I don't know anymore what's good or not. Or I think I know. I just ain't sure. My fingers look like they belong to someone twice my age. Daren't even look at my face no more.
My mama come from Lisbon and my daddy mighta been Moroccan or Malian or something, Mama's story always changed, but I'm an American girl, bathed in American light. That was a joke. The only light I mostly ever knowed was held under a spoon so the drugs would cook. Somewheres between the two half-jokes lies my real tale.
We are what's known as itinerant, living in the places in between the other places, Red Bull our fuel and Mark One vodka our lube, refusing to dream, middle-fingering all a y'all. Dancehall and trap, sometimes even cowpoke. Metro Boomin. Vybz Kartel. Lady Antebellum. The world is made of gauze and crepe, draped over syncopated yelps of nothin' much, dissolved by the sound of a thousand funnel storms harsh-disciplining flat annihilated land.
***
"I ain't interested in where you come from, I'm interested in where y'are now."
"That's good."
"I mean no disrespect, but your story's like a million other stories. I only wanna know if you can help me now, this moment. Don't mean I ain't interested in you."
"Right. I understand. You know how people chase twisters?"
"Yeah, I seen that on YouTube."
"Well, I can get behind anything, you know?"
"I know it."
"Did we hurt someone back there? Back in Sioux Falls?"

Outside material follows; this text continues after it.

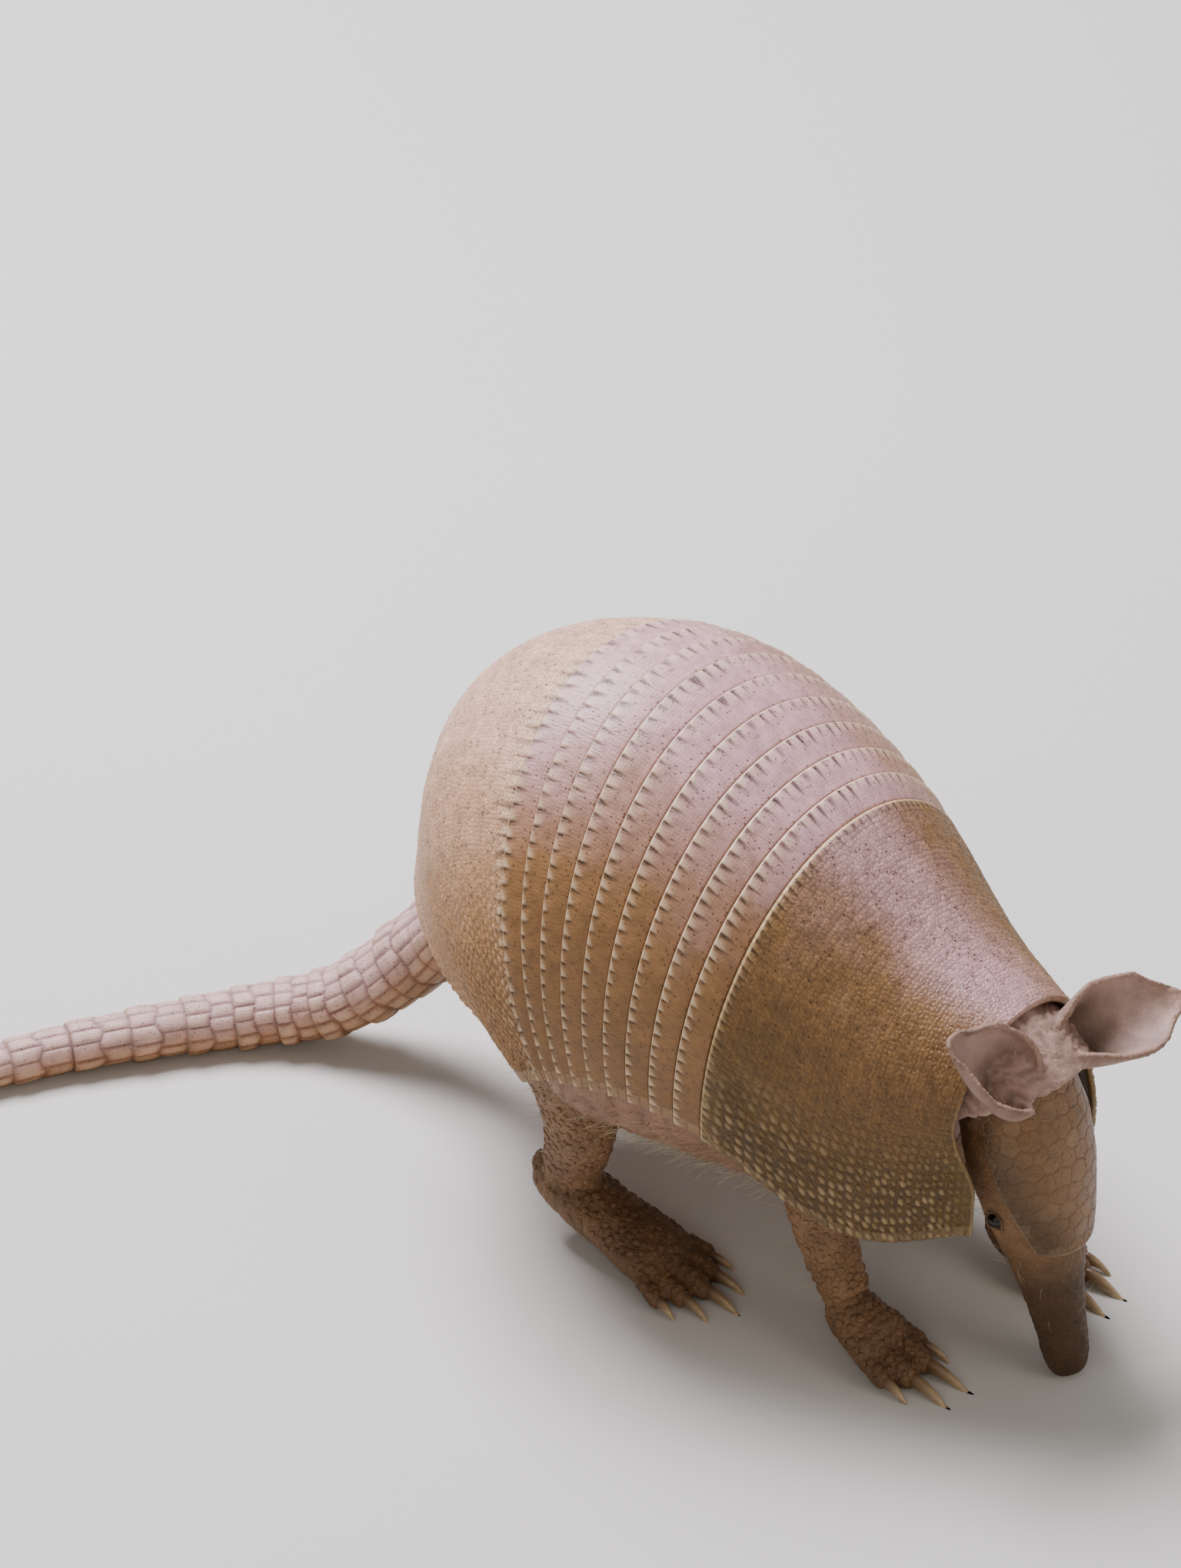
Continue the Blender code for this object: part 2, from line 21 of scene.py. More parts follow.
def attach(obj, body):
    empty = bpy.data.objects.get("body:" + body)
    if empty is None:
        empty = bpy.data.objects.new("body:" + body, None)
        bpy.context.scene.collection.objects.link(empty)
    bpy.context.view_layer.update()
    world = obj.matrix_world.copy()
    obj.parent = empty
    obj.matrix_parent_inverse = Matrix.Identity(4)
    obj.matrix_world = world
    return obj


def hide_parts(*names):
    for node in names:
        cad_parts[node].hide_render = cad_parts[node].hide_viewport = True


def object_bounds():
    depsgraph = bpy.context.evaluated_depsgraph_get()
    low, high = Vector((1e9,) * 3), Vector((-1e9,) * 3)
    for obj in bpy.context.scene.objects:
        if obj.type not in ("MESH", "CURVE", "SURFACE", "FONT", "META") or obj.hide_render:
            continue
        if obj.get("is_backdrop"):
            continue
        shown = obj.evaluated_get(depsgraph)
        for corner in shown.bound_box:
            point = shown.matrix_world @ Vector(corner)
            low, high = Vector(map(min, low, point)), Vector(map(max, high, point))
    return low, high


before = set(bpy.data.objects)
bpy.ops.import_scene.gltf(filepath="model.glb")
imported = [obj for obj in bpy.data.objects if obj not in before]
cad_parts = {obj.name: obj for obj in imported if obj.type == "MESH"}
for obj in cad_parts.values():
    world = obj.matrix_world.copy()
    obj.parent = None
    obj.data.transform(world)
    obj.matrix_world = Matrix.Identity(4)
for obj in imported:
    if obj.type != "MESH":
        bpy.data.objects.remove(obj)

LOG = logging.getLogger("armadillo")
MM = 0.001
SHELL_TO_MODEL = np.array((53.22, 79.10, 0.0)) * MM   # the shell's own frame to the model's
SEED = 9
UNDER_STRIDE = 8                # how much coarser a plate's hidden side is
SOLE = 0.004                    # creases and scales stay above this height, in metres
UP = np.array((0.0, 0, 1))


# ---- small mathematics ---------------------------------------------------

def linear(code: str) -> tuple[float, float, float, float]:
    """Turn an sRGB hex colour into a linear RGBA value.

    Args:
        code: six hex digits, such as "B28C7C".

    Returns:
        Linear red, green and blue, and an alpha of 1.
    """
    parts = [int(code[i:i + 2], 16) / 255 for i in (0, 2, 4)]
    flat = [c / 12.92 if c <= 0.04045 else ((c + 0.055) / 1.055) ** 2.4 for c in parts]
    return (*flat, 1.0)


def every(size: float) -> float:
    """How often a pattern of this size in mm comes in a metre."""
    return 1 / (size * MM)


def spaced(knots: Sequence, place: np.ndarray | float) -> np.ndarray:
    """Points on a smooth line through evenly spaced knots.

    Args:
        knots: one number or one point for each knot.
        place: where along the line, from 0 to 1.

    Returns:
        An array shaped like place with the knots' own axis added.
    """
    line = np.asarray(knots, float)
    line = line[:, None] if line.ndim == 1 else line
    last = len(line) - 1
    stretch = np.clip(np.asarray(place, float), 0, 1) * last
    index = np.minimum(stretch.astype(int), last - 1)
    f = (stretch - index)[..., None]
    one, two = line[index], line[index + 1]
    before = np.where((index > 0)[..., None], line[np.maximum(index - 1, 0)], 2 * one - two)
    after = np.where((index + 2 <= last)[..., None], line[np.minimum(index + 2, last)],
                     2 * two - one)
    return 0.5 * (2 * one + (two - before) * f
                  + (2 * before - 5 * one + 4 * two - after) * f ** 2
                  + (3 * one - before - 3 * two + after) * f ** 3)


def unit(rows: np.ndarray) -> np.ndarray:
    """Rows of vectors, each brought to length one."""
    return rows / np.maximum(np.linalg.norm(rows, axis=-1, keepdims=True), 1e-12)


def step(low: float, high: float, value: np.ndarray) -> np.ndarray:
    """A smooth step from 0 at low to 1 at high; low may be the larger."""
    share = np.clip((value - low) / (high - low), 0, 1)
    return share * share * (3 - 2 * share)


def scatter(a: np.ndarray, b: np.ndarray, salt: float) -> np.ndarray:
    """A repeatable random number from 0 to 1 for each pair of whole numbers."""
    return np.modf(np.abs(np.sin(a * 127.1 + b * 311.7 + salt * 74.7) * 43758.5453))[0]


def cells(s: np.ndarray, t: np.ndarray, wide: float, long: float, jitter: float,
          salt: float) -> tuple[np.ndarray, np.ndarray, np.ndarray]:
    """Scutes set in staggered rows.

    Args:
        s: place across the rows. t: place along them, in the same unit.
        wide: pitch in a row. long: pitch from row to row.
        jitter: how far a centre strays, as a share of the pitch. salt: seed.

    Returns:
        Distance to the nearest centre, distance to the edge between the two nearest
        cells, and a random number for the nearest cell.
    """
    base_row = np.round(t / long)
    best = np.full(s.shape, 1e9)
    second = np.full(s.shape, 1e9)
    mark = np.zeros(s.shape)
    for d_row in (-1, 0, 1):
        row = base_row + d_row
        shift = 0.5 * np.mod(row, 2)
        base_col = np.round(s / wide - shift)
        for d_col in (-1, 0, 1):
            col = base_col + d_col
            x = (col + shift + (scatter(row, col, salt) - 0.5) * jitter) * wide
            y = (row + (scatter(row, col, salt + 3) - 0.5) * jitter) * long
            away = np.hypot(s - x, (t - y) * wide / long)
            nearer = away < best
            second = np.where(nearer, best, np.minimum(second, away))
            mark = np.where(nearer, scatter(row, col, salt + 7), mark)
            best = np.minimum(best, away)
    return best, (second - best) / 2, mark


# ---- meshes --------------------------------------------------------------

@dataclass
class Form:
    """A mesh in the making: points, faces and what is known at each point."""
    points: np.ndarray
    faces: list
    notes: dict = field(default_factory=dict)
    flat: np.ndarray | None = None

    def object(self, name: str) -> bpy.types.Object:
        """Make the Blender object, with its notes as attributes and flat as a UV map.

        Args:
            name: the object's name.

        Returns:
            The new object, linked to the scene and shaded smooth.
        """
        mesh = bpy.data.meshes.new(name)
        mesh.from_pydata(self.points.tolist(), [], self.faces)
        for label, values in self.notes.items():
            layer = mesh.attributes.new(label, 'FLOAT', 'POINT')
            layer.data.foreach_set("value", np.asarray(values, np.float32).ravel())
        if self.flat is not None:
            corner = np.empty(len(mesh.loops), np.int32)
            mesh.loops.foreach_get("vertex_index", corner)
            layer = mesh.uv_layers.new(name="Plate")
            layer.data.foreach_set("uv", self.flat[corner].astype(np.float32).ravel())
        mesh.shade_smooth()
        mesh.update()
        return linked(name, mesh)


def linked(name: str, data: bpy.types.ID) -> bpy.types.Object:
    """A new object of this name with this data, in the scene."""
    piece = bpy.data.objects.new(name, data)
    bpy.context.scene.collection.objects.link(piece)
    return piece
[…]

"Best not talk about that."
"A'ight. You know it."
We did, though. Things got accidental. I hope someone didn't die. Afraid they mighta.
***
We'll return to those falls one day. Some requiem playing in our earbuds. Under a grey dystopian sky. We'll carry our hope by the shoulder straps and look for signs of her, not find them, our faces wet in the relentless spray. We'll listen for her echo in the tumult, and we'll hear nothing. Gone as if she hadn't lived. The script of her life part written. A dull place in all our hearts that sometimes still aches on certain calendar dates. Earlier I said, "That was the last time we or anyone else saw her." But how can I be so sure of that? Melodrama's never a complete truth. What did she meet that day that quietly and effectively and manifestly obliterated her? I could keep on dissembling, but fact is, truth is, we won't ever know, and given the times we've turned our stricken faces toward the abyss, why on God's dark and gleaming earth should we?